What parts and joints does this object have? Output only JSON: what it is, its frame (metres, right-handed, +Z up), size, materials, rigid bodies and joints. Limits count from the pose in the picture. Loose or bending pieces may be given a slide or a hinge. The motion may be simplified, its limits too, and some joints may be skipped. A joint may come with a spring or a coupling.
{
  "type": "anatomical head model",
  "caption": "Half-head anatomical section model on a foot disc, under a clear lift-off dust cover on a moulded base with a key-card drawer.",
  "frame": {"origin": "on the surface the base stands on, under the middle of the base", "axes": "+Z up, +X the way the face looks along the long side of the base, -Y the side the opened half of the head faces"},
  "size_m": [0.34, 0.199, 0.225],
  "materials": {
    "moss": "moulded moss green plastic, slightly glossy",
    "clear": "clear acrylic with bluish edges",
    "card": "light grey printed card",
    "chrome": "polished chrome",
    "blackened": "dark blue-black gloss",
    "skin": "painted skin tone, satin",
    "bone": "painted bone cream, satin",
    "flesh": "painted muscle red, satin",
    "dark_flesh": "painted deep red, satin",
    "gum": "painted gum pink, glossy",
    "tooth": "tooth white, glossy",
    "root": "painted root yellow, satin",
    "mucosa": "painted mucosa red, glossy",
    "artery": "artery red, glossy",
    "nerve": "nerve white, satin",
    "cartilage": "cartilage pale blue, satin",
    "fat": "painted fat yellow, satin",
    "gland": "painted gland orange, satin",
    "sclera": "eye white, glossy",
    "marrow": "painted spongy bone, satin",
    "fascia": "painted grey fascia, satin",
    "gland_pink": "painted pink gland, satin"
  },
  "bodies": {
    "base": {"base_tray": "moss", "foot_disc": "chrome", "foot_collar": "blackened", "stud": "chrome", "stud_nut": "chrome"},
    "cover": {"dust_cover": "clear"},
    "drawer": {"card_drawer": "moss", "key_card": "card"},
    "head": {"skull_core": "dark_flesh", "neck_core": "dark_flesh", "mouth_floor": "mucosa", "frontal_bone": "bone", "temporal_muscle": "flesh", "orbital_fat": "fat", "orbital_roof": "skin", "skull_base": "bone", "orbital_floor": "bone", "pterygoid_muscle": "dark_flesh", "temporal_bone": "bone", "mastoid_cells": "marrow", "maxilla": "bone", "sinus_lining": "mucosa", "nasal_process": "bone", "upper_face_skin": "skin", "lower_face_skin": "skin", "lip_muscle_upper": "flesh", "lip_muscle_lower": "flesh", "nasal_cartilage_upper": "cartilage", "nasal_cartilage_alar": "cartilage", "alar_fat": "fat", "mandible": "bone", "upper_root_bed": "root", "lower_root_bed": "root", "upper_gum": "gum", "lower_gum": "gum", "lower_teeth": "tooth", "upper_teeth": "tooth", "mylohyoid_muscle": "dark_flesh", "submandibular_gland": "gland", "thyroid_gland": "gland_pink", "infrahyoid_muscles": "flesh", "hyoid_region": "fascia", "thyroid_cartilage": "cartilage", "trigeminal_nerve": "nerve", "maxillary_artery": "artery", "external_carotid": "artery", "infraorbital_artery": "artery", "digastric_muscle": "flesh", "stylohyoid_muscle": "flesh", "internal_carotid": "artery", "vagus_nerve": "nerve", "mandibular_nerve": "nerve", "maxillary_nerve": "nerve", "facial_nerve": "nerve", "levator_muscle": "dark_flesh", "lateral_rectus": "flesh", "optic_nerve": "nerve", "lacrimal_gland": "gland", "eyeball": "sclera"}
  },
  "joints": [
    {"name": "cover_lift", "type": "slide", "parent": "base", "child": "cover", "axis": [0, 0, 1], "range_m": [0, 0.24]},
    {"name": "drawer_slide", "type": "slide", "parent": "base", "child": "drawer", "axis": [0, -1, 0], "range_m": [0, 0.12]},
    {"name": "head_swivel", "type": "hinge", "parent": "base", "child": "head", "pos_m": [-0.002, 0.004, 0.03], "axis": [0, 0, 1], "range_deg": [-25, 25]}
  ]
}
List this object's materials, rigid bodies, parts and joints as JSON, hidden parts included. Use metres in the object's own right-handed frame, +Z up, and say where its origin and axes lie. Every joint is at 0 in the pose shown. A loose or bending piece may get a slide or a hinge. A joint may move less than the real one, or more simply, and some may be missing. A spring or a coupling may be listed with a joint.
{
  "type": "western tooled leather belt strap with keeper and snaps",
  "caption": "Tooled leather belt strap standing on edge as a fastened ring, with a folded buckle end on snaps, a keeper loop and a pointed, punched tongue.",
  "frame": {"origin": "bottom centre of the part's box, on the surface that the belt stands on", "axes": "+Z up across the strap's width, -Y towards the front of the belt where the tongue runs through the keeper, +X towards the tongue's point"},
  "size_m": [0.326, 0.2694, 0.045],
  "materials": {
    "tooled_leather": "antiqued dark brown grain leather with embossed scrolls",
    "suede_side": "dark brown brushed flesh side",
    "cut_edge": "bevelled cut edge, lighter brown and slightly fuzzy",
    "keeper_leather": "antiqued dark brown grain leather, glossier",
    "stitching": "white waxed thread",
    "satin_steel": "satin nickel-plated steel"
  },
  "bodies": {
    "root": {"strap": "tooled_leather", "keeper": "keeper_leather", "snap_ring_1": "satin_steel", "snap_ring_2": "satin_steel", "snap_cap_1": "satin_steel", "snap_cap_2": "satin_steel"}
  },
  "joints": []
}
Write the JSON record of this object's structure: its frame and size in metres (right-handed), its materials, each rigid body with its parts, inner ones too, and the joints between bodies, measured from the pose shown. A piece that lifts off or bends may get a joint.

========================

Given instruction:
Every record above should be output exactly.

Correct answer:
What parts and joints does this object have? Output only JSON: what it is, its frame (metres, right-handed, +Z up), size, materials, rigid bodies and joints. Limits count from the pose in the picture. Loose or bending pieces may be given a slide or a hinge. The motion may be simplified, its limits too, and some joints may be skipped. A joint may come with a spring or a coupling.
{
  "type": "anatomical head model",
  "caption": "Half-head anatomical section model on a foot disc, under a clear lift-off dust cover on a moulded base with a key-card drawer.",
  "frame": {"origin": "on the surface the base stands on, under the middle of the base", "axes": "+Z up, +X the way the face looks along the long side of the base, -Y the side the opened half of the head faces"},
  "size_m": [0.34, 0.199, 0.225],
  "materials": {
    "moss": "moulded moss green plastic, slightly glossy",
    "clear": "clear acrylic with bluish edges",
    "card": "light grey printed card",
    "chrome": "polished chrome",
    "blackened": "dark blue-black gloss",
    "skin": "painted skin tone, satin",
    "bone": "painted bone cream, satin",
    "flesh": "painted muscle red, satin",
    "dark_flesh": "painted deep red, satin",
    "gum": "painted gum pink, glossy",
    "tooth": "tooth white, glossy",
    "root": "painted root yellow, satin",
    "mucosa": "painted mucosa red, glossy",
    "artery": "artery red, glossy",
    "nerve": "nerve white, satin",
    "cartilage": "cartilage pale blue, satin",
    "fat": "painted fat yellow, satin",
    "gland": "painted gland orange, satin",
    "sclera": "eye white, glossy",
    "marrow": "painted spongy bone, satin",
    "fascia": "painted grey fascia, satin",
    "gland_pink": "painted pink gland, satin"
  },
  "bodies": {
    "base": {"base_tray": "moss", "foot_disc": "chrome", "foot_collar": "blackened", "stud": "chrome", "stud_nut": "chrome"},
    "cover": {"dust_cover": "clear"},
    "drawer": {"card_drawer": "moss", "key_card": "card"},
    "head": {"skull_core": "dark_flesh", "neck_core": "dark_flesh", "mouth_floor": "mucosa", "frontal_bone": "bone", "temporal_muscle": "flesh", "orbital_fat": "fat", "orbital_roof": "skin", "skull_base": "bone", "orbital_floor": "bone", "pterygoid_muscle": "dark_flesh", "temporal_bone": "bone", "mastoid_cells": "marrow", "maxilla": "bone", "sinus_lining": "mucosa", "nasal_process": "bone", "upper_face_skin": "skin", "lower_face_skin": "skin", "lip_muscle_upper": "flesh", "lip_muscle_lower": "flesh", "nasal_cartilage_upper": "cartilage", "nasal_cartilage_alar": "cartilage", "alar_fat": "fat", "mandible": "bone", "upper_root_bed": "root", "lower_root_bed": "root", "upper_gum": "gum", "lower_gum": "gum", "lower_teeth": "tooth", "upper_teeth": "tooth", "mylohyoid_muscle": "dark_flesh", "submandibular_gland": "gland", "thyroid_gland": "gland_pink", "infrahyoid_muscles": "flesh", "hyoid_region": "fascia", "thyroid_cartilage": "cartilage", "trigeminal_nerve": "nerve", "maxillary_artery": "artery", "external_carotid": "artery", "infraorbital_artery": "artery", "digastric_muscle": "flesh", "stylohyoid_muscle": "flesh", "internal_carotid": "artery", "vagus_nerve": "nerve", "mandibular_nerve": "nerve", "maxillary_nerve": "nerve", "facial_nerve": "nerve", "levator_muscle": "dark_flesh", "lateral_rectus": "flesh", "optic_nerve": "nerve", "lacrimal_gland": "gland", "eyeball": "sclera"}
  },
  "joints": [
    {"name": "cover_lift", "type": "slide", "parent": "base", "child": "cover", "axis": [0, 0, 1], "range_m": [0, 0.24]},
    {"name": "drawer_slide", "type": "slide", "parent": "base", "child": "drawer", "axis": [0, -1, 0], "range_m": [0, 0.12]},
    {"name": "head_swivel", "type": "hinge", "parent": "base", "child": "head", "pos_m": [-0.002, 0.004, 0.03], "axis": [0, 0, 1], "range_deg": [-25, 25]}
  ]
}
List this object's materials, rigid bodies, parts and joints as JSON, hidden parts included. Use metres in the object's own right-handed frame, +Z up, and say where its origin and axes lie. Every joint is at 0 in the pose shown. A loose or bending piece may get a slide or a hinge. A joint may move less than the real one, or more simply, and some may be missing. A spring or a coupling may be listed with a joint.
{
  "type": "western tooled leather belt strap with keeper and snaps",
  "caption": "Tooled leather belt strap standing on edge as a fastened ring, with a folded buckle end on snaps, a keeper loop and a pointed, punched tongue.",
  "frame": {"origin": "bottom centre of the part's box, on the surface that the belt stands on", "axes": "+Z up across the strap's width, -Y towards the front of the belt where the tongue runs through the keeper, +X towards the tongue's point"},
  "size_m": [0.326, 0.2694, 0.045],
  "materials": {
    "tooled_leather": "antiqued dark brown grain leather with embossed scrolls",
    "suede_side": "dark brown brushed flesh side",
    "cut_edge": "bevelled cut edge, lighter brown and slightly fuzzy",
    "keeper_leather": "antiqued dark brown grain leather, glossier",
    "stitching": "white waxed thread",
    "satin_steel": "satin nickel-plated steel"
  },
  "bodies": {
    "root": {"strap": "tooled_leather", "keeper": "keeper_leather", "snap_ring_1": "satin_steel", "snap_ring_2": "satin_steel", "snap_cap_1": "satin_steel", "snap_cap_2": "satin_steel"}
  },
  "joints": []
}
Write the JSON record of this object's structure: its frame and size in metres (right-handed), its materials, each rigid body with its parts, inner ones too, and the joints between bodies, measured from the pose shown. A piece that lifts off or bends may get a joint.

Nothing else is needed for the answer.